USS Lorain, PF-93

April 5, 2021 PRINT | E-MAIL

USS Lorain, PF-93 

 

A city in Ohio.

 

Builder:  American Shipbuilding Co., Lorain, Ohio

Length:  303' 11"

Beam:  37' 6"

Draft:  12' 8" fl

Displacement: 2,230 tons

Propulsion:  2-shaft VTE, 3 boilers

Range:  9,500 nm at 12 knots

Top speed:  20 knots

Complement:  190

Armament: 3 x 3"/50; 4 x 40mm (2x2); 9 x 20mm; 1 x Hedgehog, 8 x depth charge projectors; 2 x depth charge racks.  For those frigates fitted out for weather patrol duty, the after 3-inch gun was removed and a weather balloon hanger was added aft.

 

History:

Lorain (PF-93) was authorized as Roanoke (PG-201) but was reclassified PF-93 on 15 April 1943.  She was laid down as Roanoke (PF-93) under a Maritime Commission contract by American Shipbuilding Co., Lorain, Ohio on 25 October 1943.  She was renamed Lorain 7 February 1944, launched 18 March 1944, and sponsored by Mrs. Fred Henderson.  She was commissioned at Baltimore, Maryland on 15 January 1945 under the command of LCDR James 0. Ramsey, Jr., USCGR.

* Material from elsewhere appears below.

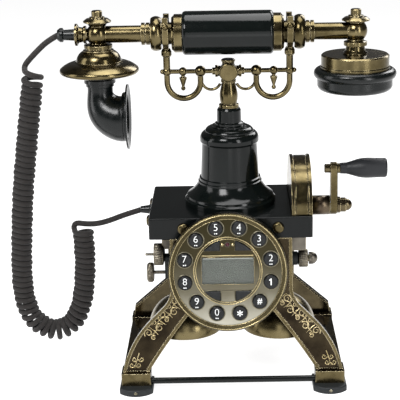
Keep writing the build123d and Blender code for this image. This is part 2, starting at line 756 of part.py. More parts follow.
# A washer and an acorn nut on the shaft, and the silver screw that is the crank handle's pin.
pin_end, acorn_radius = 127.0, 5.2
knob_start, knob_end = arm_outer + 2.3, 132.2
with BuildPart() as crank_fasteners:
    with BuildSketch(across(crank_height)):
        with BuildLine():
            Polyline(
                (arm_outer, 3.2), (arm_outer, 7.0), (93.2, 7.0), (93.2, 6.2), (98.0, 6.2),
                (98.0, acorn_radius), (98.4, acorn_radius),
            )
            dome = CenterArc((98.4, 0), acorn_radius, 90, -90)
            Polyline(dome @ 1, (97.8, 0), (97.8, 3.2), (arm_outer, 3.2))
        make_face()
    revolve(axis=across_axis(crank_height))
    with BuildSketch(across(boss_height)):
        Polygon(
            (79.6, 0), (79.6, 3.0), (80.4, 3.8), (arm_inner, 3.8), (arm_inner, 2.2),
            (pin_end, 2.2), (pin_end, 0), align=None,
        )
    revolve(axis=across_axis(boss_height))
keep(crank_fasteners, "crank_fasteners")

with BuildPart() as crank_knob:
    with BuildSketch(across(boss_height)):
        with BuildLine():
            Polyline((knob_start, 2.25), (knob_start, 4.6), (98.5, 4.9))
            Spline((98.5, 4.9), (103.4, 6.3), (109.6, 8.0), (119.0, 8.5), (131.0, 8.2))
            Polyline((131.0, 8.2), (knob_end, 7.2), (knob_end, 0), (pin_end + 0.2, 0))
            Polyline((pin_end + 0.2, 0), (pin_end + 0.2, 2.25), (knob_start, 2.25))
        make_face()
    revolve(axis=across_axis(boss_height))
keep(crank_knob, "crank_knob")

# ---------------------------------------------------------------- dial

rim_inner = 44.4
with BuildPart() as dial_housing:
    with BuildSketch(dial_plane.offset(-dial_depth)):
        Circle(dial_radius)
    extrude(amount=dial_depth + 0.9)
    fillet(dial_housing.edges().filter_by(GeomType.CIRCLE).sort_by(dial_axis)[-1], 1.2)
    with BuildSketch(dial_plane.offset(-dial_depth + 1.6)):
        Circle(rim_inner)
    extrude(amount=dial_depth, mode=Mode.SUBTRACT)
    with BuildSketch(dial_plane.offset(-dial_depth)):
        with Locations((39.5, 10), (-37, 10), (39.5, -22), (-37, -22)):
            Circle(3)
    extrude(amount=-dial_gap - relief_depth)
keep(dial_housing, "dial_housing")

face_back, face_front = -2.6, -0.6
segment_radius, segment_low, segment_side = 25.3, 16.6, 6.2
lamp_rise = 21.5


def key_centre(angle):
    """Where a key stands on the dial, by its angle anticlockwise from +X."""
    a = radians(angle)
    return (key_ring_radius * cos(a), face_rise + key_ring_radius * sin(a))


def function_key_outline(right, up, grow=0.0):
    """A slice of a disc above or below the display; grow widens it for its hole."""
    with Locations((0, face_rise)):
        Circle(segment_radius + grow)
    width = segment_radius + 2 - segment_side + grow
    height = segment_radius + 2 - segment_low + grow
    x = right * (segment_side - grow + width / 2)
    y = face_rise + up * (segment_low - grow + height / 2)
    with Locations((x, y)):
        Rectangle(width, height, mode=Mode.INTERSECT)


keys = {
    "key_1": 345, "key_2": 15, "key_3": 45, "key_4": 75, "key_5": 105, "key_6": 135,
    "key_7": 165, "key_8": 195, "key_9": 225, "key_0": 255, "key_star": 285, "key_hash": 315,
}
function_keys = {
    "function_key_upper_left": (-1, 1), "function_key_upper_right": (1, 1),
    "function_key_lower_left": (-1, -1), "function_key_lower_right": (1, -1),
}

with BuildPart() as dial_face:
    with BuildSketch(dial_plane.offset(face_back)):
        Circle(rim_inner - 0.1)
        with Locations([key_centre(a) for a in keys.values()]):
            Circle(key_radius + key_clearance, mode=Mode.SUBTRACT)
        with Locations((0, face_rise)):
            Rectangle(window_width, window_height, mode=Mode.SUBTRACT)
        with Locations((0, face_rise + lamp_rise)):
            Circle(2.0, mode=Mode.SUBTRACT)
    extrude(amount=face_front - face_back)
    for right, up in function_keys.values():
        with BuildSketch(dial_plane.offset(face_back)):
            function_key_outline(right, up, key_clearance)
        extrude(amount=face_front - face_back, mode=Mode.SUBTRACT)
keep(dial_face, "dial_face")

board_front = -7.2
with BuildPart() as key_board:
    with BuildSketch(dial_plane.offset(board_front - 1.4)):
        Circle(43)
    extrude(amount=1.4)
    with BuildSketch(dial_plane.offset(board_front)):
        with Locations((0, face_rise)):
            Rectangle(46, 25)
    extrude(amount=4.0)
    with BuildSketch(dial_plane.offset(board_front)):
        with Locations((0, face_rise + lamp_rise)):
            Circle(1.9)
    extrude(amount=6.9)
keep(key_board, "key_board")

with BuildPart() as display_window:
    with BuildSketch(dial_plane.offset(face_back - 0.4)):
        with Locations((0, face_rise)):
            Rectangle(window_width, window_height)
    extrude(amount=face_front - face_back + 0.8)
keep(display_window, "display_window")

key_bottom, flange_top, key_top = board_front + key_travel + 0.5, face_back - 0.35, 1.5
for name, angle in keys.items():
    with BuildPart() as key:
        with BuildSketch(dial_plane.offset(key_bottom)):
            with Locations(key_centre(angle)):
                Circle(key_radius + 0.9)
        extrude(amount=flange_top - key_bottom)
        with BuildSketch(dial_plane.offset(flange_top)):
            with Locations(key_centre(angle)):
                Circle(key_radius)
        extrude(amount=key_top - flange_top)
        front = key.faces().sort_by(dial_axis)[-1]
        fillet(front.edges(), 0.8)
    keep(key, name)

for name, (right, up) in function_keys.items():
    with BuildPart() as key:
        with BuildSketch(dial_plane.offset(key_bottom + 0.6)):
            function_key_outline(right, up)
        extrude(amount=key_top - 0.6 - key_bottom)
        front = key.faces().sort_by(dial_axis)[-1]
        chamfer(front.edges(), 0.4)
    keep(key, name)

# ---------------------------------------------------------------- bells and magneto housing

housing_bottom, housing_top = 88.0, case_bottom - 2.8
with BuildPart() as gongs:
    with BuildSketch(upright(gong_x, gong_y)):
        with BuildLine():
            Line((2.1, gong_crown), (7.0, gong_crown))
            ThreePointArc((7.0, gong_crown), (24.6, 50.6), (gong_radius, gong_rim))
            Line((gong_radius, gong_rim), (gong_radius - 1.8, gong_rim))
            ThreePointArc((gong_radius - 1.8, gong_rim), (23.0, 49.2), (7.0, gong_crown - 1.8))
            Polyline((7.0, gong_crown - 1.8), (2.1, gong_crown - 1.8), (2.1, gong_crown))
        make_face()
    revolve(axis=upright_axis(gong_x, gong_y))
    mirror(about=Plane.YZ)
keep(gongs, "gongs")

with BuildPart() as ringer_frame:
    with Locations((0, gong_y, housing_bottom - 2)):
        Box(92, 10, 4)
    for x in (-13, 13):
        with BuildSketch(Plane.XY.offset(housing_bottom - 22)):
            with Locations((x, gong_y)):
                Circle(6.5)
        extrude(amount=18)
    for x in (-gong_x, gong_x):
        with BuildSketch(Plane.XY.offset(gong_crown - 5.4)):
            with Locations((x, gong_y)):
                Circle(2.1)
        extrude(amount=housing_bottom - 4 - gong_crown + 5.4)
        for bottom, radius in ((gong_crown, 4.2), (gong_crown - 5.6, 3.6)):
            with BuildSketch(Plane.XY.offset(bottom)):
                with Locations((x, gong_y)):
                    Circle(radius)
            extrude(amount=3.8)
    for y in (gong_y - 4, gong_y + 4):
        with Locations((0, y, housing_bottom - 8)):
            Box(6, 2, 9)
    with BuildSketch(Plane.XZ.offset(-gong_y - 5)):
        with Locations((0, clapper_pivot)):
            Circle(1.0)
    extrude(amount=10)
keep(ringer_frame, "ringer_frame")

clapper_radius, clapper_low = 3.4, 38.0
with BuildPart() as clapper:
    with BuildSketch(Plane.XZ.offset(-gong_y - 2.4)):
        with Locations((0, clapper_pivot)):
            Circle(2.6)
    extrude(amount=4.8)
    with BuildSketch(Plane.XY.offset(clapper_low)):
        with Locations((0, gong_y)):
            Circle(0.9)
    extrude(amount=clapper_pivot - 1.6 - clapper_low)
    with Locations((0, gong_y, clapper_low)):
        Sphere(clapper_radius)
    with BuildSketch(Plane.XZ.offset(-gong_y - 5)):
        with Locations((0, clapper_pivot)):
            Circle(1.0 + running_gap)
    extrude(amount=10, mode=Mode.SUBTRACT)
keep(clapper, "clapper")

post_height, wheel_height, wheel_shaft_radius = 102.9, 86.8, 1.5
with BuildPart() as magneto_housing:
    with BuildSketch(Plane.XY.offset(housing_bottom)):
        RectangleRounded(100, 60, 4)
    extrude(amount=housing_top - housing_bottom)
    for side in (-1, 1):
        with BuildSketch(Plane.YZ.offset(side * 50)):
            with Locations((side_y, 97.5)):
                Circle(5.8)
        extrude(amount=side * 6)
    fillet(magneto_housing.edges().filter_by(Axis.X), 3.0)
    with Locations((-53, side_y, 91.0)):
        Box(6, 10, 16)
    with BuildSketch(Plane.YZ.offset(-56)):
        with Locations((side_y, wheel_height)):
            Circle(wheel_shaft_radius + running_gap)
    extrude(amount=6, mode=Mode.SUBTRACT)
keep(magneto_housing, "magneto_housing")

# Left: a knurled block with a silver pin. Right: a knurled nut and an acorn. Above each is a
# bracket on the side of the housing, the right one taller and further out.
with BuildPart() as terminal_posts:
    with BuildSketch(across(post_height, side_y)):
        Polygon(
            (-56, 0), (-56, 5.0), (-57.2, 9.0), (-65.0, 9.0), (-65.0, 1.1), (-72.3, 1.1),
            (-72.3, 0), align=None,
        )
    revolve(axis=across_axis(post_height, side_y))
    with BuildSketch(across(97.5, side_y)):
        with BuildLine():
            Polyline((56, 0), (56, 4.0), (57.2, 7.2), (64.6, 7.2), (64.6, 3.0), (65.6, 3.0))
            Polyline((65.6, 3.0), (65.6, acorn_radius), (67.8, acorn_radius))
            dome = CenterArc((67.8, 0), acorn_radius, 90, -90)
            Line(dome @ 1, (56, 0))
        make_face()
    revolve(axis=across_axis(97.5, side_y))
    with Locations((-54.0, side_y, 112.2)):
        Box(8, 5, 8)
    with Locations((56.5, side_y, 112.2)):
        Box(13, 5, 14)
keep(terminal_posts, "terminal_posts")

wheel_inner, wheel_outer = -65.6, -71.2
with BuildPart() as volume_wheel:
    with BuildSketch(across(wheel_height, side_y)):
        Polygon(
            (-50.4, 0), (-50.4, wheel_shaft_radius), (wheel_inner, wheel_shaft_radius),
            (wheel_inner, 7.2), (-66.4, 8.0),
            (-70.4, 8.0), (wheel_outer, 7.2), (wheel_outer, 0), align=None,
        )
    revolve(axis=across_axis(wheel_height, side_y))
keep(volume_wheel, "volume_wheel")

# ---------------------------------------------------------------- handset cord

upper_route = [(-140.4, 0, 286.0), (-147.5, 0, 281.6), (-157, 0, 274.6), (-164.6, 0, 267),
               (-168.4, 0, 257.5), (-167.4, 0, 248.5)]
coil_route = [(-160.5, 0, 258.5), (-162.8, 0, 240), (-166, 0, 220), (-170.4, 0, 190),
              (-175.6, 0, 154), (-179, 0, 116), (-181.6, 0, 78), (-180, 0, 52), (-172, 0, 34),
              (-154, 0, 25.6), (-139, 0, 33), (-130, 0, 52), (-126.6, 0, 78), (-125.6, 0, 100),
              (-126.6, 0, 120)]
lower_route = [(-133.8, 0, 102), (-133.6, 0, 110.4), (-130.4, 0, 117), (-124.2, 0, 122),
               (-114.2, 0, 124.5), (-103.2, 0, 128.2), (-90, 0, 133.2), (-76.5, 0, 136.5)]


def bend_radii(route):
    """The radius at each corner: 0.45 of the shorter run over the tangent of half the turn."""
    points = [Vector(*p) for p in route]
    radii = []
    for before, here, after in zip(points, points[1:], points[2:]):
        run = min((here - before).length, (after - here).length)
        turn = radians((here - before).get_angle(after - here))
        radii.append(0.45 * run / tan(turn / 2))
    return radii


def cord_tube(route, diameter):
    """A plain tube along straight runs joined by tangent arcs."""
    with BuildPart() as tube:
        with BuildLine() as path:
            FilletPolyline(*route, radius=bend_radii(route))
        with BuildSketch(Plane(origin=path.line @ 0, z_dir=path.line % 0)):
            Circle(diameter / 2)
        sweep(path=path.line)
    length = path.wires()[0].length
    ratio = tube.part.volume / (pi * diameter**2 / 4 * length)
    print("cord radii", [round(r, 1) for r in bend_radii(route)])
    print("cord length", round(length, 1), "volume over section times length", round(ratio, 4))
    return tube


keep(cord_tube(upper_route, cord_diameter), "cord_lead_upper")
keep(cord_tube(coil_route, coil_diameter), "cord_coil")
keep(cord_tube(lower_route, cord_diameter), "cord_lead_lower")

with BuildPart() as base_cord_gland:
    with BuildSketch(across(gland_height)):
        Polygon(
            (-63.4, 0), (-63.4, 3.0), (-case_width / 2, 3.0), (-case_width / 2, 4.6),
            (-68.6, 4.6), (-69.2, 3.8), (-76.5, 2.8), (-76.5, 0), align=None,
        )
    revolve(axis=across_axis(gland_height))
keep(base_cord_gland, "base_cord_gland")

for piece in pieces:
    export_step(piece, f"parts/{piece.label}.step")
print(len(pieces), "nodes written")
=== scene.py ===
"""The looks of a tower-style cradle telephone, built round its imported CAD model."""

import math

import bpy
from mathutils import Matrix, Vector


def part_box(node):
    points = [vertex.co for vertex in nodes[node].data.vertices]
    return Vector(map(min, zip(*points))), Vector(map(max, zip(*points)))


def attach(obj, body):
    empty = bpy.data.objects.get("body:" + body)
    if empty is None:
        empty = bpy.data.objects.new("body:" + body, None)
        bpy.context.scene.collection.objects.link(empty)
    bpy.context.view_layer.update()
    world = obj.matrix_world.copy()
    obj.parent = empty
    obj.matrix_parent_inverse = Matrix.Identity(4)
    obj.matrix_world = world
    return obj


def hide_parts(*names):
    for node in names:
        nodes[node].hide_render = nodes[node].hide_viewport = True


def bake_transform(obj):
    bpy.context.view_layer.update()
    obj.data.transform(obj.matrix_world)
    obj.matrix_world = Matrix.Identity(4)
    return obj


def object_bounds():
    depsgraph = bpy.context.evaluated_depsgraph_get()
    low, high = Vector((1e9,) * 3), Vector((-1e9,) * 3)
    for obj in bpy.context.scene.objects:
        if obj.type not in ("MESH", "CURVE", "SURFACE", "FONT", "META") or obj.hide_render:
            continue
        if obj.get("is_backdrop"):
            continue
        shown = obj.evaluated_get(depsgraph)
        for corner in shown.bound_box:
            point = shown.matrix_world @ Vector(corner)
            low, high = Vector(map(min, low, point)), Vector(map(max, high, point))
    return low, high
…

Lorain departed Baltimore 28 January 1945 for Norfolk and Bermuda, where the Coast Guard-manned frigate underwent shakedown and training.  After further training in Casco Bay, Maine, she sailed 11 April for Argentia, Newfoundland, her base for weather patrols through the following summer.  Operating out of Argentia and later Reykjavik, Iceland, she ranged the North Atlantic from the coastal waters of Greenland to waters north of the Azores, reporting vital meteorological data.

Lorain returned to Boston 14 September, conducted a weather patrol off New England in late October, then sailed 2 December for duty in the Caribbean.  An escort run took her to Recife, Brazil, early in 1946, and after two weather patrols east of Bermuda, she returned to Boston 7 March.

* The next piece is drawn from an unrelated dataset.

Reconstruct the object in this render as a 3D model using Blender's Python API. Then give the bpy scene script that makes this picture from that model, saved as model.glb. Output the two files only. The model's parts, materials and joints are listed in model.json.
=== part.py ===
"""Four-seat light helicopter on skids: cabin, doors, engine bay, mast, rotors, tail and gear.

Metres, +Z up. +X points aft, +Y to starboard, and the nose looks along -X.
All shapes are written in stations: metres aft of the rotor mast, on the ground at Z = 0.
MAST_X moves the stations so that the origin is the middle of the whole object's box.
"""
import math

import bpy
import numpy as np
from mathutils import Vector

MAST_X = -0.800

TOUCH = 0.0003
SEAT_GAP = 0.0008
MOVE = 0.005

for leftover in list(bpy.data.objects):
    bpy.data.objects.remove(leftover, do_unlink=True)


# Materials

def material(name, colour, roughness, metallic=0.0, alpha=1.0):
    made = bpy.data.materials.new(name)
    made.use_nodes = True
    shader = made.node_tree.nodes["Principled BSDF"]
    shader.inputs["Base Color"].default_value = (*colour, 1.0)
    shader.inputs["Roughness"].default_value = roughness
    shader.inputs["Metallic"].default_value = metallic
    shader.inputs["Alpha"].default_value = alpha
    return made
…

She was decommissioned in Boston on 14 March 1946.  She was sold 26 March 1947 to the French Navy and commissioned on the same day as La Place (F13).  Disarmed a year later she served as weather observation ship in the North Atlantic until sunk by a World War II-era German mine on 16 September 1950.  52 sailors and civilians were killed while 40 survived.

 

Sources:

The Coast Guard At War, Transports and Escorts, Vol. V, No. 1.  

Conway's All the World's Fighting Ships, 1922-1946.  London: Conway Maritime Press, 1992, pp. 148-149.

Dictionary of American Naval Fighting Ships, Vol. IV, p. 141.